Voyage de Dom RUINART

Publié par bmi d'Épinal le

Le Donon

Aussi y ayant pris un léger repas et renvoyant nos chevaux, nous arrivâmes enfin, au bout d’une marche d’une lieue, au pied du Frankenberg, appelé Deux-Monts, par les habitants du pays, parce qu’en effet il y a comme une seconde montagne qui s’élève au-dessus des autres. D’où nous étions, elle est tellement taillée à pic qu’on ne peut y monter qu’en rampant sur une terre molle et des herbes agrestes. On y voit un rocher presque abrupte[sic] partout, qui vers l’ouest forme comme une forteresse et s’appuie sur deux autres comme sur un double rempart. Nous n’y parvînmes que par les trous et les fentes des rochers. Nous eûmes alors devant les yeux une plate-forme de 100 pieds de large, sur quatre cents de long, terminée par un autre rocher plus élevé.
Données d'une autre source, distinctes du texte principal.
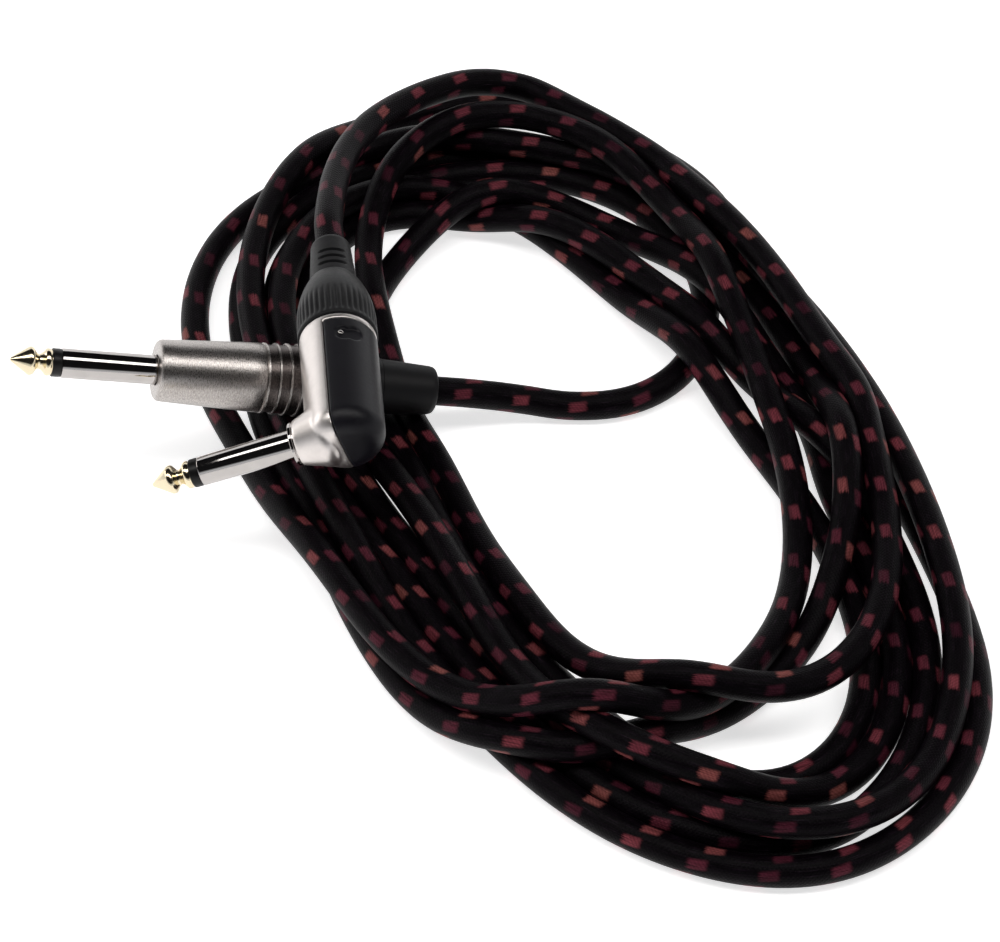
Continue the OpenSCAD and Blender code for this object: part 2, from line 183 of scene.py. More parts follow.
# Round bodies that the turns rest against: a point, a direction, how far it runs and its radius
OBSTACLES = [
    (STRAIGHT_SEAT, STRAIGHT_BACK, 2.0, 33.0, 7.95),
    (STRAIGHT_SEAT, STRAIGHT_BACK, 33.0, 49.5, 7.2),
    (STRAIGHT_SEAT, STRAIGHT_BACK, 49.5, 71.0, 6.2),
]


def even_out(route, rounds):
    """Take short waves out of a route, leaving its long curves and its two ends."""
    x = route.copy()
    for _ in range(rounds):
        x[2:-2] -= STIFFNESS * (x[:-4] - 4 * x[1:-3] + 6 * x[2:-2] - 4 * x[3:-1] + x[4:])
    return x


def settle(route, first, last):
    """Let points first to last sink until they lie on the surface and a diameter apart."""
    x = route.copy()
    n = len(x)
    free = np.zeros(n)
    free[first:last] = 1.0
    ramp = 12
    free[first:first + ramp] = np.linspace(0.1, 1, ramp)
    free[last - ramp:last] = np.linspace(1, 0.1, ramp)
    free = free[:, None]
    index = np.arange(n)
    for round_number in range(SETTLE_ROUNDS):
        if round_number % 10 == 0:
            gap = x[:, None] - x[None]
            close = (gap ** 2).sum(-1) < (1.9 * CORD_D) ** 2
            close &= np.abs(index[:, None] - index[None]) > 8
            one, two = np.nonzero(close)
        ahead = directions(x)
        apart = x[one] - x[two]
        along = (apart * ahead[two]).sum(-1)
        side = apart - along[:, None] * ahead[two]
        reach = np.linalg.norm(side, axis=1)
        short = np.where((np.abs(along) < 0.6 * STEP) & (reach < CORD_D), CORD_D - reach, 0)
        push = side / np.maximum(reach, 1e-6)[:, None] * short[:, None] * PUSH
        move = np.zeros_like(x)
        np.add.at(move, one, push)
        np.add.at(move, two, -push)
        move = np.clip(move, -FARTHEST_MOVE, FARTHEST_MOVE)
        for at, way, start, stop, radius in OBSTACLES:
            from_axis = x - at
            station = from_axis @ way
            out = from_axis - station[:, None] * way
            size = np.linalg.norm(out, axis=1)
            beside = (station > start) & (station < stop)
            deep = np.where(beside, radius + CORD_R + CLEAR_OF_PLUG - size, 0)
            lift = out / np.maximum(size, 1e-6)[:, None] * np.maximum(deep, 0)[:, None] * LIFT
            move += lift
        if round_number < SETTLE_ROUNDS - LAST_ROUNDS:
            move[:, 2] -= SINK
        x += free * move
        x[:, :2] += HOME * free * (route[:, :2] - x[:, :2])
        for _ in range(5):
            bend = np.zeros_like(x)
            bend[2:-2] = x[:-4] - 4 * x[1:-3] + 6 * x[2:-2] - 4 * x[3:-1] + x[4:]
            x -= STIFFNESS * free * bend
        x[:, 2] = np.maximum(x[:, 2], CORD_R)
    return x


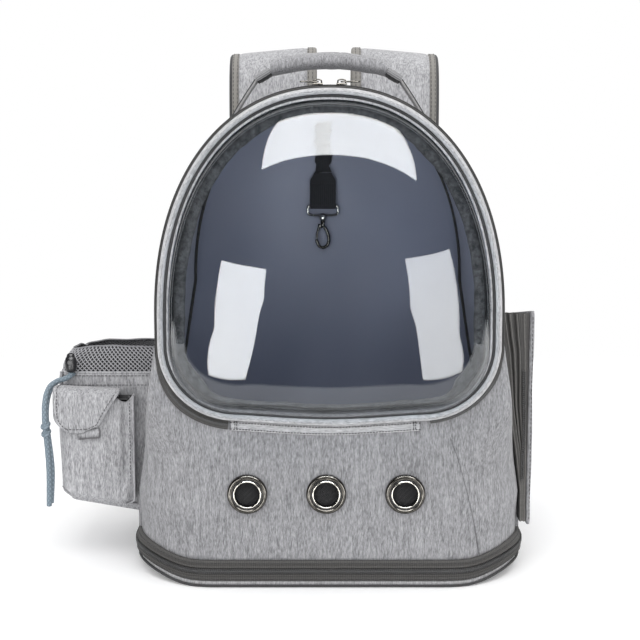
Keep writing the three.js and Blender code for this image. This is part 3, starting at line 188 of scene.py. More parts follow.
@dataclass
class Draft:
    """Collects one piece's mesh in millimetres, with a lengthwise and crosswise measure for its weave."""

    points: Row = field(default_factory=list)
    faces: list[tuple[int, ...]] = field(default_factory=list)
    slots: list[int] = field(default_factory=list)
    weave: list[list[tuple[float, float]]] = field(default_factory=list)

    def grid(
        self,
        rows: Sequence[Sequence[Vector]],
        loop_rows: bool = False,
        loop_points: bool = False,
        keep: Callable[[Vector], bool] | None = None,
        slot: int = 0,
    ) -> "Draft":
        """Add a sheet of quads through rows of points.

        Args:
            rows: rows with the same number of points.
            loop_rows: join the last row to the first.
            loop_points: join each row's last point to its first.
            keep: says of a quad's middle whether it stays.
            slot: material slot of the quads.
        """
        base, wide = len(self.points), len(rows[0])
        middle = [r[wide // 2] for r in rows]
        down = [0.0]
        for a, b in zip(middle, middle[1:] + middle[:1]):
            down.append(down[-1] + (b - a).length)
        widest = max(rows, key=lambda r: (r[-1] - r[0]).length + (r[wide // 2] - r[0]).length)
        over = [0.0]
        for a, b in zip(widest, list(widest[1:]) + [widest[0]]):
            over.append(over[-1] + (b - a).length)
        for row in rows:
            self.points.extend(row)
        for i in range(len(rows) if loop_rows else len(rows) - 1):
            k = (i + 1) % len(rows)
            for j in range(wide if loop_points else wide - 1):
                n = (j + 1) % wide
                quad = (base + i * wide + j, base + i * wide + n, base + k * wide + n, base + k * wide + j)
                if keep and not keep(sum((self.points[q] for q in quad), Vector()) / 4):
                    continue
                self.faces.append(quad)
                self.slots.append(slot)
                self.weave.append([(over[j], down[i]), (over[j + 1], down[i]),
                                   (over[j + 1], down[i + 1]), (over[j], down[i + 1])])
        return self

    def cap(self, ring: Sequence[Vector], slot: int = 0) -> "Draft":
        """Close a ring with a fan about its middle."""
        base = len(self.points)
        self.points.extend(ring)
        self.points.append(sum(ring, Vector()) / len(ring))
        for j in range(len(ring)):
            n = (j + 1) % len(ring)
            corners = (base + j, base + n, base + len(ring))
            self.faces.append(corners)
            self.slots.append(slot)
            self.weave.append([(self.points[c].x, self.points[c].z) for c in corners])
        return self

    def bar(self, sections: Sequence[Sequence[Vector]], slot: int = 0, closed: bool = False) -> "Draft":
        """Add a closed bar through rings of points, capped at its ends unless it closes on itself."""
        self.grid(sections, loop_rows=closed, loop_points=True, slot=slot)
        if not closed:
            self.cap(list(reversed(sections[0])), slot)
            self.cap(sections[-1], slot)
        return self

    def tube(self, line: Sequence[Vector], radius: float, sides: int = 8, closed: bool = False,
             slot: int = 0, taper: Callable[[float], float] | None = None) -> "Draft":
        """Add a round bar along a line.

        Args:
            line: its centreline.
            radius: its radius.
            sides: points round it.
            closed: whether the line closes on itself.
            slot: material slot.
            taper: factor on the radius by the share of the way along.
        """
        ways = tangents(line, closed)
        side = ways[0].orthogonal().normalized()
        rings = []
        for i, (at, way) in enumerate(zip(line, ways)):
            side = (side - way * side.dot(way)).normalized()
            up = way.cross(side)
            wide = radius * (taper(i / max(1, len(line) - 1)) if taper else 1.0)
            rings.append([at + (side * c + up * s) * wide for c, s in circle(sides)])
        return self.bar(rings, slot, closed)

    def lathe(self, profile: Sequence[tuple[float, float]], at: Vector, axis: Vector, sides: int = 32,
              slot: int = 0) -> "Draft":
        """Turn a profile of radius and distance along an axis about a point."""
        turn = Vector((0, 0, 1)).rotation_difference(axis).to_matrix()
        rings = [[at + turn @ Vector((radius * c, radius * s, rise)) for c, s in circle(sides)]
                 for radius, rise in profile]
        return self.grid(rings, loop_points=True, slot=slot)

    def block(self, middle: Vector, wide: Vector, deep: Vector, tall: Vector, waist: float = 0.8,
              slot: int = 0) -> "Draft":
        """Add a small moulded block with its two ends drawn in, from half extents."""
        rings = []
        for rise, share in ((-1, waist), (-0.6, 1), (0.6, 1), (1, waist)):
            rings.append([middle + tall * rise + wide * x * share + deep * y * share
                          for x, y in ((-1, -1), (1, -1), (1, 1), (-1, 1))])
        return self.bar(rings, slot)

    def make(self, name: str, slot: str, *finishes: "Finish", stands_for: str = "", body: str = "carrier",
             weld: float = 0.0, soft: bool = True, lift: float = 0.0) -> bpy.types.Object:
        """Turn the draft into an object that rides on a body.

        Args:
            name: the object's name.
            slot: the record's material slot.
            finishes: what covers it, in slot order.
            stands_for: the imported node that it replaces, if there is one.
            body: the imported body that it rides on.
            weld: points closer than this many millimetres become one.
            soft: smooth shading.
            lift: thickness in millimetres given to an open sheet, inwards.

        Returns:
            The new object.
        """
        mesh = bpy.data.meshes.new(name)
        mesh.from_pydata([p * MM for p in self.points], [], self.faces)
        layer = mesh.uv_layers.new(name="weave")
        flat = [uv for face in self.weave for uv in face]
        for loop, (u, v) in zip(layer.data, flat):
            loop.uv = (u * MM, v * MM)
        for polygon, number in zip(mesh.polygons, self.slots):
            polygon.material_index = number
            polygon.use_smooth = soft
        for finish in finishes:
            mesh.materials.append(finish.material())
        shape = bmesh.new()
        shape.from_mesh(mesh)
        if weld:
            bmesh.ops.remove_doubles(shape, verts=shape.verts, dist=weld * MM)
        bmesh.ops.recalc_face_normals(shape, faces=shape.faces)
        loose = [v for v in shape.verts if not v.link_faces]
        bmesh.ops.delete(shape, geom=loose, context="VERTS")
        shape.to_mesh(mesh)
        shape.free()
        made = bpy.data.objects.new(name, mesh)
        bpy.context.scene.collection.objects.link(made)
        if lift:
            skin = made.modifiers.new("thickness", "SOLIDIFY")
            skin.thickness = lift * MM
            skin.offset = -1
            bake(made)
        if slot:
            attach(made, body)
        if stands_for:
            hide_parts(stands_for)
        return made


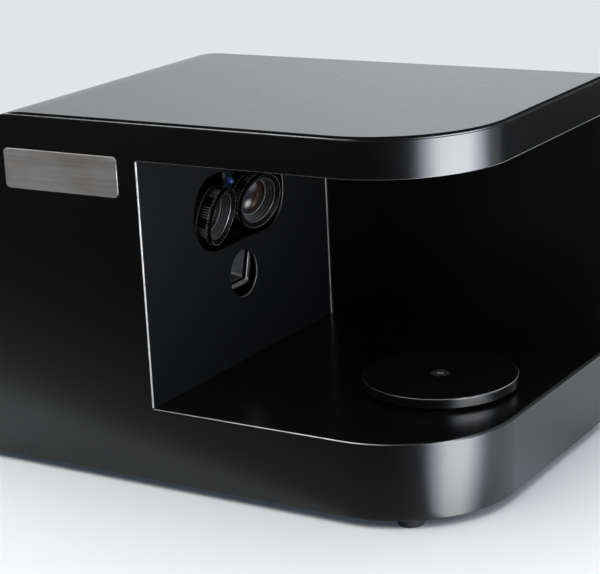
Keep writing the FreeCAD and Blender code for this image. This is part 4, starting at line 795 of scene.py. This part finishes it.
def grip(side, name, material):
    """Knurled grip: groups of fine ribs along the ring, with plain lands between them."""
    groups, ribs, group_arc, phase = 8, 5, math.radians(25.0), math.radians(289.0)
    front, front_radius = GRIP_FRONT
    rear, rear_radius = GRIP_REAR
    sunk, above = 0.0006, 0.00004  # how far the band reaches into the ring and out of it
    rib_arc = group_arc / ribs

    def profile_at(angle):
        """Section of the band, raised where a rib lies at this angle."""
        offset = (angle - phase + group_arc / 2) % (2 * math.pi / groups)
        height = 0.0
        if offset < group_arc:
            height = RIB_HEIGHT * max(0.0, 1 - abs(2 * ((offset / rib_arc) % 1.0) - 1) * 1.4)
        rise = height + above
        return [
            (front, front_radius - sunk), (front, front_radius + rise * 0.6),
            (front - 0.0003, front_radius + rise), (rear + 0.0004, rear_radius + rise),
            (rear, rear_radius + rise * 0.5), (rear, rear_radius - sunk)]

    mesh = ring_of(profile_at, 1080, lens_frame(side), name)
    return new_piece(name, mesh, material, name.replace("_grip", "_focus"))


# ------------------------------------------------------------------ screws
def cross_screw(made, x, z):
    """Pan-head screw, its shank in the rear cover and its cross recess cut in the head."""
    steps = 40

    def ring(radius, height):
        """Round loop of corners at a height above the cover."""
        angles = [2 * math.pi * index / steps for index in range(steps)]
        return [made.verts.new((x + radius * math.cos(angle), BACK + height,
                                z + radius * math.sin(angle))) for angle in angles]

    def cross(arm, height):
        """Cross-shaped loop of corners at a height above the cover."""
        half = RECESS_HALF_WIDTH
        outline = [(half, arm), (half, half), (arm, half), (arm, -half), (half, -half),
                   (half, -arm), (-half, -arm), (-half, -half), (-arm, -half), (-arm, half),
                   (-half, half), (-half, arm)]
        return [made.verts.new((x + across, BACK + height, z + rise)) for across, rise in outline]

    rings = [ring(radius, height) for radius, height in SCREW_PROFILE]
    for first, second in zip(rings, rings[1:]):
        bridge(made, first, second)
    made.faces.new(rings[0])
    mouth = cross(RECESS_ARM, SCREW_PROFILE[-1][1])
    pit = cross(RECESS_ARM * PIT_SCALE, RECESS_FLOOR)
    bridge(made, mouth, pit)
    made.faces.new(pit)
    edges = []
    for loop in (rings[-1], mouth):
        for place, corner in enumerate(loop):
            after = loop[(place + 1) % len(loop)]
            edges.append(made.edges.get((corner, after)) or made.edges.new((corner, after)))
    bmesh.ops.triangle_fill(made, edges=edges, use_beauty=True)


def cover_screws():
    """The six screws of the rear cover, with cross recesses, in place of the plain ones."""
    made = bmesh.new()
    for x in COVER_SCREW_X:
        for z in COVER_SCREW_Z:
            cross_screw(made, x, z)
    mesh = finished_mesh(made, "cover_screw_heads")
    piece = new_piece("cover_screw_heads", mesh, cross_heads(), "housing")
    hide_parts("rear_cover_screws")


# ------------------------------------------------------------------ dressing
def dress():
    """A material for every node of the frame, and the pieces that only the scene has."""
    finishes = {
        "black_satin_paint": satin_paint("black_satin_paint", 0.0010, 0.0018, housing_highlights_and_shade),
        "bare_aluminium": metal("bare_aluminium", 0.48, 0.66, 0.36, (1, 0.99, 0.98)),
        "black_anodised": metal("black_anodised", 0.016, 0.028, 0.36, (1, 1, 1.06), metallic=0.5),
        "window_glass": window_glass(),
        "rubber": plastic("rubber", 0.003, 0.008, 0.66, depth=0.00005),
        "steel": turned_steel(),
        "zinc_steel": metal("zinc_steel", 0.5, 0.66, 0.3, (0.97, 0.99, 1.0)),
        "black_plastic": plastic("black_plastic", 0.012, 0.022, 0.45),
        "board_green": circuit_board(),
        "belt_rubber": plastic("belt_rubber", 0.01, 0.016, 0.6, grain=2200.0),
        "blue_lamp": lit_lamp(),
    }
    slots = {part["node"]: part["material_slot"] for part in frame["record"]["subparts"]}
    brackets = ("optics_shelf", "front_bench_leg", "rear_bench_leg",
                "front_camera_wedge", "rear_camera_wedge", "lamp_bracket")
    chosen = dict.fromkeys(brackets, blackened_steel())
    chosen["nameplate"] = brushed_plate()
    chosen["optics_panel"] = satin_paint(
        "panel_paint", 0.0046, 0.0062, panel_edge_highlights, rough=0.36, Specular_IOR_Level=0.12)
    chosen["projector_bezel"] = hood_finish()
    chosen["switch_rocker"] = marked_rocker()
    chosen["turntable_disc"] = disc_finish()
    for side, end, glint, lit_low_tone in ((-1, "front", 0.25, 0.15), (1, "rear", 1.0, 0.24)):
        lens = (tuple(lens_frame(side).translation), tuple(lens_axis(side)))
        chosen[f"{end}_lens_glass"] = coated_glass(f"{end}_coated_glass", *lens, glint)
        chosen[f"{end}_lens_barrel"] = barrel_finish(f"{end}_barrel_finish", *lens, lit_low_tone)
        chosen[f"{end}_focus_ring"] = focus_finish(f"{end}_focus_finish", *lens)
        ribbed = grip_finish(f"{end}_grip_finish", *lens)
        grip(side, f"{end}_grip", ribbed)
    cover_screws()
    for name, node in nodes.items():
        material = chosen.get(name) or finishes[slots[name]]
        node.data.materials.clear()
        node.data.materials.append(material)


scene.view_settings.view_transform = "Standard"
place_camera()
sky()
backdrop()
dark_cards()
glow_card()
lights()
dress()
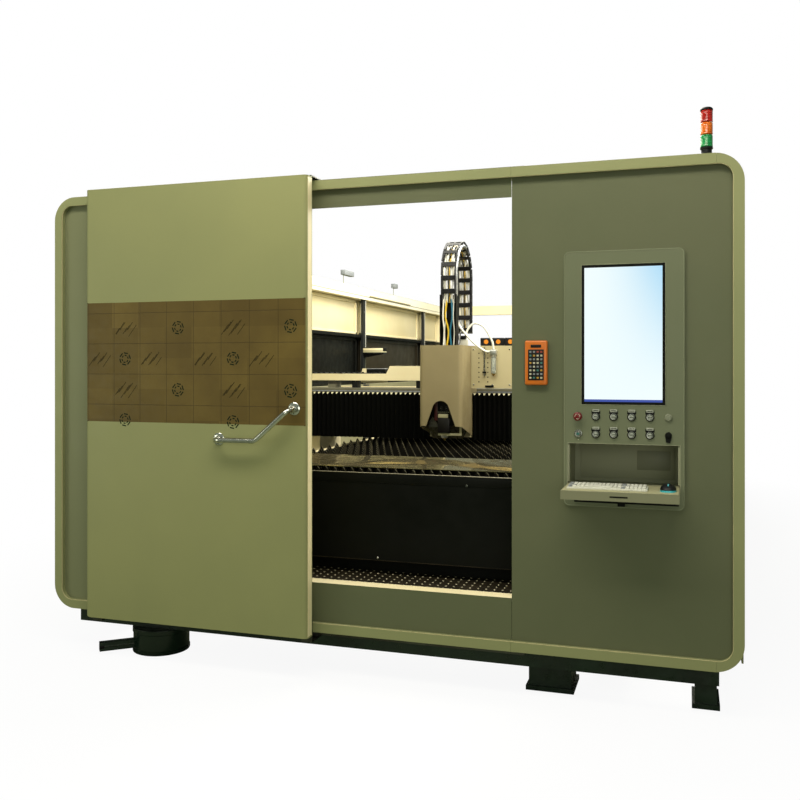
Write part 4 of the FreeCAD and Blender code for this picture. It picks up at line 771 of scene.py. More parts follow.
    def tube(self, path: Sequence[Vector], radius: float, slot: str, sides: int = 12,
             radii: Sequence[float] | None = None) -> None:
        """Add a round tube along a path of points.

        Args:
            path: points of its middle line.
            radius: radius of the tube.
            slot: finish.
            sides: segments round it.
            radii: radius at each point, in place of the even one.
        """
        rings, side = [], None
        for k, point in enumerate(path):
            before, after = path[max(k - 1, 0)], path[min(k + 1, len(path) - 1)]
            way = (after - before).normalized()
            if side is None:
                side = way.orthogonal().normalized()
            side = (side - way * side.dot(way)).normalized()
            other = way.cross(side)
            reach = radii[k] if radii else radius
            rings.append([point + (side * math.cos(a) + other * math.sin(a)) * reach
                          for a in (2 * math.pi * j / sides for j in range(sides))])
        self.loft(rings, slot)

    def screw(self, centre: Point, axis: Axis, radius: float, slot: str = "raw_steel",
              way: int = -1) -> None:
        """Add a low domed screw head.

        Args:
            centre: middle of its foot.
            axis: axis that it stands along.
            radius: radius of the head.
            slot: finish.
            way: side that it stands towards, -1 or 1.
        """
        rise = radius * 0.5 * way
        self.lathe(centre, axis, [(radius, 0), (radius, rise * 0.5), (radius * 0.7, rise),
                                  (radius * 0.35, rise), (radius * 0.3, rise * 0.4)], slot, 12)

    def built(self, angle: float = 32.0) -> bpy.types.Object:
        """Turn the collected forms into a scene object.

        Args:
            angle: edges beyond this many degrees stay sharp.

        Returns:
            The new object.
        """
        data = bpy.data.meshes.new(self.name)
        self.mesh.to_mesh(data)
        self.mesh.free()
        for slot in self.slots:
            data.materials.append(material(slot))
        data.shade_smooth()
        data.set_sharp_from_angle(angle=math.radians(angle))
        item = bpy.data.objects.new(self.name, data)
        bpy.context.scene.collection.objects.link(item)
        return item

    def on(self, body: str, *replaced: str, angle: float = 32.0) -> bpy.types.Object:
        """Build the piece and let it ride on a body.

        Args:
            body: CAD body that it moves with.
            *replaced: CAD nodes that it stands for.
            angle: edges beyond this many degrees stay sharp.

        Returns:
            The new object.
        """
        item = self.built(angle)
        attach(item, body)
        self.declare(item, replaced)
        return item

    def declare(self, item: bpy.types.Object, replaced: Sequence[str] = ()) -> None:
        """Hide the CAD nodes that a piece stands for; the record slot of its finish is looked up but not
        kept.

        Args:
            item: object of the piece; not used.
            replaced: CAD nodes that it stands for.
        """
        if replaced:
            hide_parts(*replaced)
        first = self.slots[0]
        shared = {"clear_bowl": "filter_body", **{name: slot for name, (_, slot) in TRIMS.items()}}
        shared.get(first, first)


# ------------------------------------------------------------
# CAD nodes
# ------------------------------------------------------------
#: Bevel width in metres for CAD nodes whose edges are rounded on the real machine.
ROUNDED: dict[str, float] = {
    "front_border": 0.006, "door_shell": 0.005, "console_plate": 0.003, "head_cover": 0.004,
    "keyboard_drawer": 0.003, "base_frame": 0.008, "levelling_feet": 0.006, "cable_trough": 0.002,
    "wall_posts": 0.003, "monitor_bezel": 0.002, "rear_portal": 0.006, "sill_ledge": 0.001,
    "carriage_plate": 0.002, "z_chain_bracket": 0.001, "niche_box": 0.0008, "bed_frame": 0.004,
    "pallet_frame": 0.004, "gantry_beam": 0.002, "stop_button": 0.001, "gas_filter": 0.002,
}


#: Nodes that show a trim of their record slot.
# The cable trough's trim carries painted shade at the tops of its legs.
# The front panel's trim carries painted light that makes it lighter towards its left edge.
# The niche box shows a lighter trim: painted light for the shaded niche.
TRIMMED: dict[str, str] = {
    "console_plate": "console_paint", "wall_posts": "post_dark", "niche_box": "niche_lightened",
    "carriage_plate": "riser_cream", "bed_frame": "bed_paint", "gantry_beam": "beam_paint",
    "tread_plate": "tread_brown", "cable_trough": "trough_paint", "front_panel": "front_paint_lit_left",
    "keyboard_drawer": "drawer_front"}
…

Ayant fait environ cent pas dans cette espèce de plaine, nous trouvâmes les restes d’un ancien édifice, qui avait, entre les murailles, 37 pieds de long, sur 28 de large, et dont la hauteur, comme on peut le conjecturer d’après les pierres qui en restent, était de 13 pieds. Il y avait deux portes, l’une vers l’est, l’autre vers l’ouest, de cinq pieds de haut et deux de large, et autant de fenêtres, l’une au nord, l’autre au sud, toutes deux hautes de cinq pieds et larges de quatre. Cet édifice est bâti en pierres de taille carrées, jointes avec tant de solidité, qu’il est plus facile, comme on l’a éprouvé, de les mettre en morceaux que de les séparer ; aussi n’avons-nous pu savoir si c’était le fer, le ciment ou le plomb ou quelque autre matière qui les attachait l’une à l’autre.
Cet édifice a été habité, ainsi qu’on le voit par des débris de tuiles et de charbons, qu’on trouve assez souvent en fouillant la terre. Il a été sans doute ravagé par le temps et même par l’incendie.
A quinze pas plus loin, il avait été élevé une colonne carrée, haute d’environ 29 pieds, comme on peut s’en assurer par les pierres qui en restent. Ce monument se divisait en trois parties ; c’étaient en quelque sorte trois colonnes superposées dont chacune avait sa base et son chapiteau ; enfin sur cette masse avait été érigée une statue qu’on n’a pu encore retrouver parmi les ruines, quelque soin qu’on y ait mis.
Sur la base inférieure de la colonne étaient gravées des inscriptions, comme nous l’avons pu voir par quelques traces de lettres à moitié effacées. Tous nos efforts pour recomposer du moins quelques mots n’ont pu aboutir et nous n’avons pu en déterminer que les syllabes que d’autres de notre ordre avaient déjà devinées.
A vingt-cinq pas de là, on trouve un second édifice en tout semblable au premier et plus loin un troisième à pareille distance. En face du second, vers le nord, on remarque les vestiges d’un puits que le temps a comblé.
Après avoir visité tous ces édifices, nous arrivâmes au rocher le plus élevé dont la face méridionale présente un bas-relief sculpté sur la pierre même, représentant le combat d’un lion contre un sanglier. Le lion furieux, la gueule ouverte comme pour dévorer le sanglier, s’élance sur lui ; l’autre, prêt à la défense, tournant le dos à la roche qui se rétrécit, se tient sur un terrain un peu plus élevé. Sous cette sculpture se lisent les deux mots suivants, gravés en caractères romains, le premier sous le lion, le deuxième sous le sanglier.
BELLICcVS SVRBVR

Dom Ruinart, Voyages anciens et modernes dans les Vosges 1500 – 1870, Épinal, Éditions Veuve Durand et fils, Libraires-éditeurs, 1881, pp. 28-30

Bibliographie : Dom RUINART (1657-1709) est un savant bénédictin de la congrégation de Saint-Maur. Disciple de Dom Mabillon, il l’accompagna à l’occasion de ses voyages en France. Un périple en Alsace et en Lorraine, effectué en 1696 lui inspira la rédaction d’un Voyage littéraire en Alsace et en Lorraine.